The issues of credibility and foreign policy will be joined in the next few weeks when President Carter faces what to do about a new treaty with Panama over ownership of the U.S. Canal.
When campaigning for the Presidency, Jimmy Carter solemnly promised, “I would never give up complete control or practical control of the Panama Canal Zone.”
Yet even before Mr. Carter moved into the White House, he named Gale W. McGee, former Senator from Wyoming, as Ambassador to the Organization of American States. Because of McGee’s known views, this appointment was interpreted as a signal that Carter has decided to capitulate to Panamanian demands that we surrender ownership of our Canal.
Mr. Carter then appointed Sol M. Linowitz as co-negotiator with Ambassador Ellsworth Bunker to speed completion of the giveaway treaty. The Linowitz appointment was a further sign that Carter is pressing hard to consummate the eight-point preliminary agreement signed by Henry Kissinger in 1974 under which we would turn over control and operation of the Canal Zone and the Canal to Panama.
Linowitz was chairman of the Commission on United States-Latin American Relations, a private group that issued a news making report in December 1976 calling on the new Carter Administration to hurry up and sign a new treaty with Panama, and also abandon the Monroe Doctrine in favor of a “global” view of the world.
One of the arguments used by promoters of the Canal giveaway is that, if we don’t cave in, the Panamanians will attempt to take the Canal by force and we would have to send 100,000 troops to defend it. Knowledgeable observers laugh at that kind of scare talk, saying that all the United States would have to do is to cut off replacement parts and ammunition to the Panamanian dictator, and he would be helpless.
A survey of the historical record of Panama should be enough to discourage us from giving its dictator any control over our Canal in which we have invested nearly $7 billion. In its 73-year history, Panama has had 59 chiefs of state.
The current dictator, General Omar Torrijos, was never elected. He seized power illegally from the duly elected president in 1968. He allows only one political party in Panama, the Communist Party. In 1976 Torrijos, with a retinue of 200 Panamanians, made a public showing of unity with Fidel Castro by a state visit to Havana.
One hidden joker in the Panama negotiations is the financial cost. As long as we have absolute ownership of the Canal, we can quickly move our naval ships between the Atlantic and Pacific Oceans as the need requires.
As aptly pointed out by Lt. Gen. V. H. Krulak, USMC (Ret.) in the scholarly journal Strategic Review, “Without absolute control of the Canal and the essential contiguous land, the United States could not accept the hazard of a one-ocean navy. It would be essential at once to initiate construction of fleets independently able to meet a crisis in either the Atlantic or Pacific — a massive expenditure which we are now spared only because of our control of the Canal.”

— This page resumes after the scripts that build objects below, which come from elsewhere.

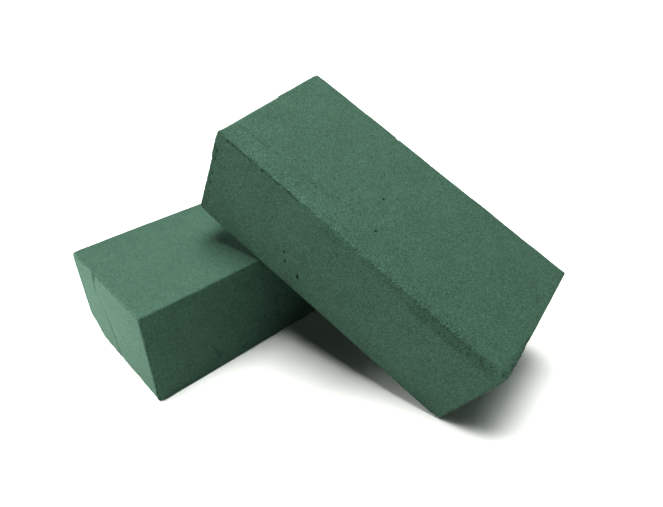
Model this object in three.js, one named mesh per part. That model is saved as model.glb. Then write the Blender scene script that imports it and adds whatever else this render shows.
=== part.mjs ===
// A stack of two floral foam bricks: one lies flat, and the other leans on its long top edge.
// Units are millimetres and +Z is up. The origin is the centre of the flat brick's underside,
// with +X along that brick's length and the leaning brick on its -Y side.
import * as THREE from "three";
import { RoundedBoxGeometry } from "three/addons/geometries/RoundedBoxGeometry.js";

// One brick, as it is sawn from the foam slab.
const brickLength = 230;
const brickWidth = 110;
const brickHeight = 78;
const edgeRadius = 2; // the sawn foam's edges crumble to about this radius
const edgeSegments = 3; // facets that each edge's quarter round is drawn with

// How the loose brick leans on the flat one.
const leanAngle = THREE.MathUtils.degToRad(28.9); // slope of its underside
const leanTurn = THREE.MathUtils.degToRad(12.7); // its turn within that slope, from straight uphill
const footX = 20.5; // where its lowest corner stands on the floor, along the flat brick
const restGap = 0.3; // clearance between the two bricks where one rests on the other

const foamColour = 0x537663; // dry, dusty green foam

function foamMaterial() {
  return new THREE.MeshStandardMaterial({ color: foamColour, roughness: 0.95, metalness: 0 });
}

// A sawn block of foam about its own centre, with softened edges and corners.
function foamBrick(name) {
  const block = new RoundedBoxGeometry(brickLength, brickWidth, brickHeight, edgeSegments, edgeRadius);
  const brick = new THREE.Mesh(block, foamMaterial());
  brick.name = name;
  return brick;
}

function baseBrick() {
  const brick = foamBrick("base_brick");
  brick.position.z = brickHeight / 2;
  return brick;
}

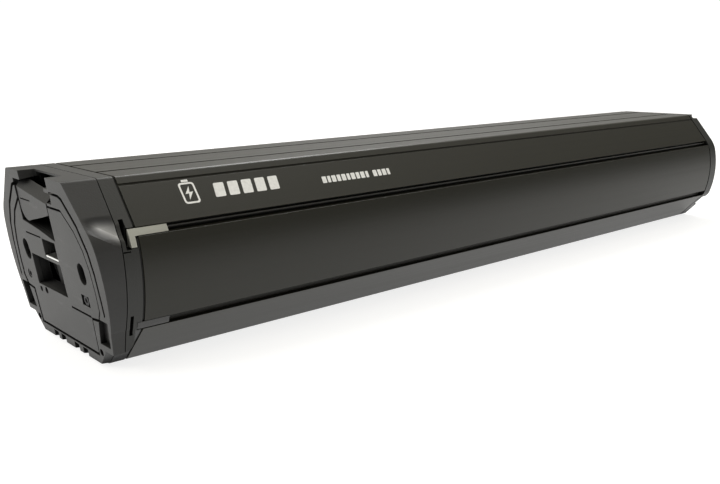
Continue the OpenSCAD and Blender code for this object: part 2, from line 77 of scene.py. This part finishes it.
class Maker:
    """Builds one material's node tree around a Principled shader."""

    def __init__(self, name, **sockets):
        self.material = bpy.data.materials.new(name)
        self.material.use_nodes = True
        self.tree = self.material.node_tree
        self.shader = self.tree.nodes["Principled BSDF"]
        for socket, value in sockets.items():
            self.shader.inputs[socket.replace("_", " ")].default_value = value
        self.place = self.node("ShaderNodeTexCoord").outputs["Object"]

    def node(self, kind, **settings):
        made = self.tree.nodes.new(kind)
        for key, value in settings.items():
            setattr(made, key, value)
        return made

    def link(self, source, target):
        self.tree.links.new(source, target)

    def stretched(self, scale):
        """The object's own coordinates, scaled along each axis."""
        mapping = self.node("ShaderNodeMapping")
        mapping.inputs["Scale"].default_value = scale
        self.link(self.place, mapping.inputs["Vector"])
        return mapping.outputs["Vector"]

    def noise(self, scale, stretch=(1, 1, 1), detail=4.0, rough=0.55):
        made = self.node("ShaderNodeTexNoise")
        made.inputs["Scale"].default_value = scale
        made.inputs["Detail"].default_value = detail
        made.inputs["Roughness"].default_value = rough
        self.link(self.stretched(stretch), made.inputs["Vector"])
        return made.outputs["Fac"]

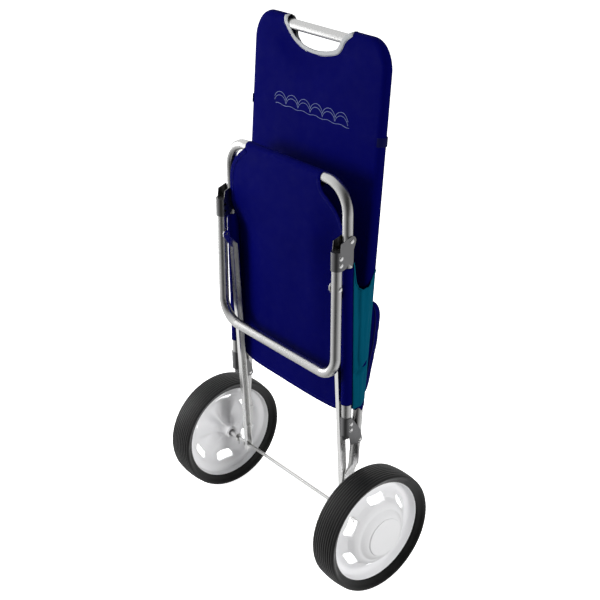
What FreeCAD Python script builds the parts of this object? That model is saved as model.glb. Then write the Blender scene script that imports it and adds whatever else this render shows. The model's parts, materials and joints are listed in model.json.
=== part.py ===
import FreeCAD, Part
import Sketcher
import math
import os

# Folding beach cart and chair: a sling-covered back frame on two large wheels, with a
# seat frame, a front leg and a pair of axle struts that unfold together into a chair.
# Millimetres. +X is the cart's left-right axis, +Y its rear, +Z up. The origin is on the
# ground, midway between the wheels and straight below the axle.

Vector = FreeCAD.Vector
Rotation = FreeCAD.Rotation
Placement = FreeCAD.Placement
X_AXIS, Y_AXIS, Z_AXIS = Vector(1, 0, 0), Vector(0, 1, 0), Vector(0, 0, 1)
SIDES = (("left", -1), ("right", 1))

os.makedirs("parts", exist_ok=True)
doc = FreeCAD.newDocument("beach_cart")

# ---------------------------------------------------------------- driving dimensions
DIMENSIONS = [
    # wheels and axle
    ("wheel_radius", 140.0), ("tyre_width", 66.0), ("track_half", 264.0),
    ("rim_radius", 118.0), ("barrel_radius", 115.0), ("tread_rib", 2.0),
    ("axle_radius", 4.0), ("bush_radius", 6.0), ("hub_radius", 15.0),
    ("hub_end", -25.0), ("hub_recess", 10.0), ("recess_radius", 9.0),
    ("axle_half", 300.0), ("running_gap", 0.05), ("pin_station", 209.5),
    ("slot_circle", 83.0), ("slot_width", 16.0), ("slot_span", 44.0), ("cap_radius", 44.5),
    ("rim_half", 19.5),
    # tubes
    ("tube_radius", 11.0), ("tube_wall", 1.4), ("frame_half", 192.0),
    ("rivet_radius", 3.0), ("rivet_head", 5.5), ("head_height", 2.4),
    ("shop_head", 3.8), ("shop_height", 1.3),
    # back frame, measured along its own lean from the seat hinge
    ("hinge_back", 16.0), ("hinge_height", 328.0), ("back_slope", 0.072),
    ("handle_height", 1157.0), ("back_bend", 42.0),
    ("blade_half", 14.0), ("blade_inner", 181.0), ("blade_thick", 3.0),
    # seat frame, measured along its own lean from its foot
    ("seat_foot_y", -11.0), ("seat_slope", 0.01285), ("seat_bar_height", 907.0),
    ("seat_tube_end", 346.0), ("seat_bend", 58.0),
    # front leg
    ("leg_y", -44.5), ("leg_bar_height", 490.0), ("leg_top", 778.0), ("leg_bend", 50.0),
    # linkage pins
    ("upper_pin_y", -17.0), ("upper_pin_z", 796.0),
    ("leg_pin_y", -44.5), ("leg_pin_z", 698.0),
    ("strut_pin_y", 1.0), ("strut_pin_z", 187.0),
    # brackets and struts
    ("bracket_wall", 1.5), ("bracket_gap", 0.2),
    ("strut_outer", 178.8), ("strut_width", 10.5), ("strut_wall", 1.5),
    ("strut_front", -6.5), ("strut_rear", 9.2), ("strut_slope", 0.055),
    # fabric
    ("sleeve_radius", 12.2), ("sleeve_bore", 11.25), ("soft_gap", 0.4),
    ("cover_bottom", 399.0), ("cut_half", 108.0), ("cut_bottom", 1108.0),
    ("seat_cover_top", 737.0), ("seat_cover_end", 422.0), ("seat_cover_low", 380.0),
    ("bar_sleeve_half", 120.0),
    ("pillow_low", 990.0), ("pillow_high", 1138.0), ("pillow_half", 178.0),
    ("pillow_depth", 24.0), ("notch_half", 122.0), ("notch_bottom", 1062.0),
    ("pouch_low", 402.0), ("pouch_high", 636.0), ("pouch_half", 192.0),
    ("pouch_depth", 22.0),
]
sheet = doc.addObject("Spreadsheet::Sheet", "dimensions")
for row, (alias, number) in enumerate(DIMENSIONS, start=1):
    sheet.set("A%d" % row, alias)
    sheet.set("B%d" % row, "%.6g" % number)
    sheet.setAlias("B%d" % row, alias)
doc.recompute()
size = {alias: float(number) for alias, number in DIMENSIONS}
SHEET = "dimensions."

# Frame of each tilted sub-assembly: its lean angle about X and its local origin.
back_tilt = -math.degrees(math.atan(size["back_slope"]))
seat_tilt = math.degrees(math.atan(size["seat_slope"]))
strut_tilt = math.degrees(math.atan(size["strut_slope"]))
BACK = Placement(Vector(0, size["hinge_back"], size["hinge_height"]), Rotation(X_AXIS, back_tilt))
SEAT = Placement(Vector(0, size["seat_foot_y"], size["hinge_height"]), Rotation(X_AXIS, seat_tilt))
LEG = Placement(Vector(0, size["leg_y"], 0), Rotation())
STRUT = Placement(Vector(0, 0, size["wheel_radius"]), Rotation(X_AXIS, strut_tilt))
WORLD = Placement()


def local(frame, y, z):
    """Global side-view point (y, z) in a tilted frame's own side view."""
    point = frame.inverse().multVec(Vector(0, y, z))
    return point.y, point.z


def height_in(frame, z_global):
    """Distance along a tilted frame's own Z axis to a global height on its centreline."""
    return (z_global - frame.Base.z) / math.cos(frame.Rotation.Angle)


# ---------------------------------------------------------------- modelling helpers
counter = [0]


def unique(stem):
    counter[0] += 1
    return "%s_%03d" % (stem, counter[0])


def plane_of(body, role):
    return [feature for feature in body.Origin.OriginFeatures if feature.Role == role][0]


def new_body(label):
    body = doc.addObject("PartDesign::Body", unique("Body"))
    body.Label = label
    return body


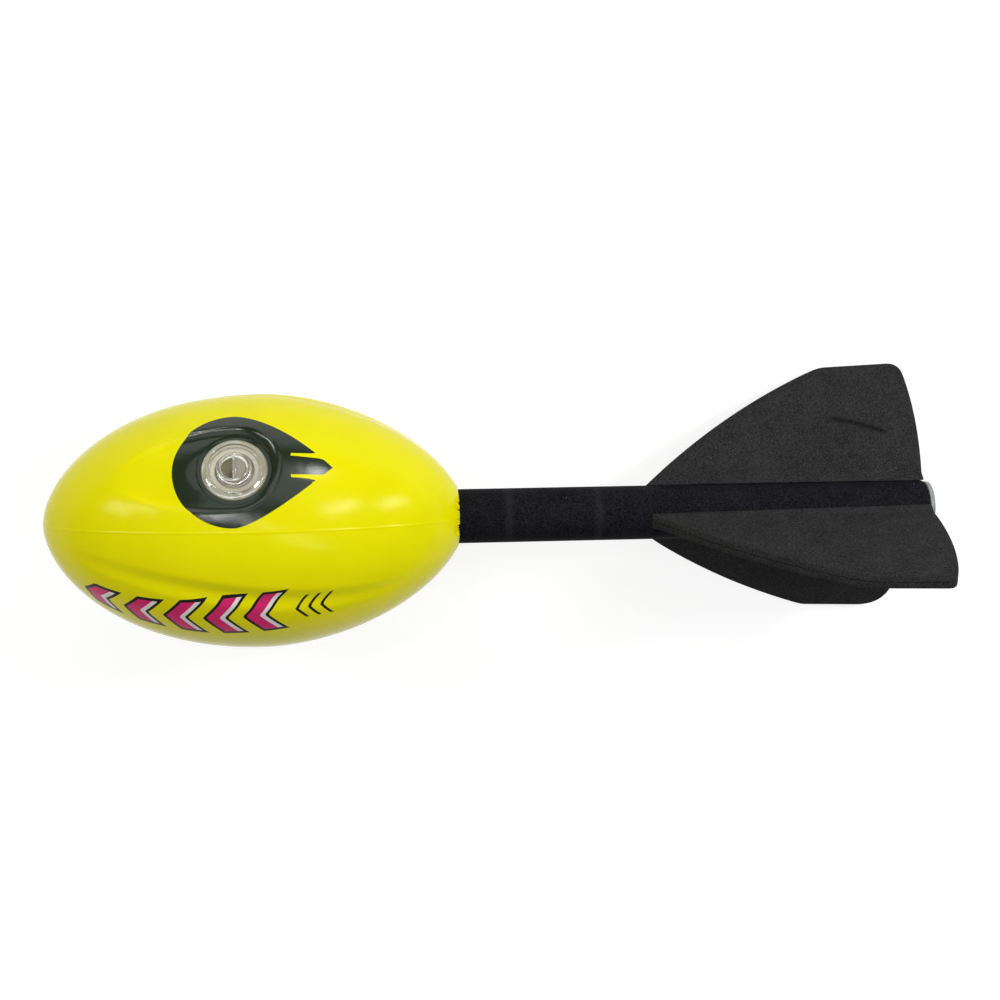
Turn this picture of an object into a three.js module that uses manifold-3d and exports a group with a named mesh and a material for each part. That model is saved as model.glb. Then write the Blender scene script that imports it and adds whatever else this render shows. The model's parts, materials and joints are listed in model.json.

Last November William R. Drummond, a Canal Zone policeman, filed suit against President Ford, Secretary of State Henry Kissinger, and Ambassador Ellsworth Bunker to prevent the giveaway of our Canal Zone to Panama. Subsequently Drummond’s automobile was bombed.
Now a group of U.S. Senators and Congressmen, led by Senator Jesse Helms, has filed a similar suit in Washington, D.C. This would indicate that retiring UN Ambassador William Scranton was on target when he said recently that opposition is growing in the United States to a new treaty on the Canal and it may be difficult to get it ratified by the Senate.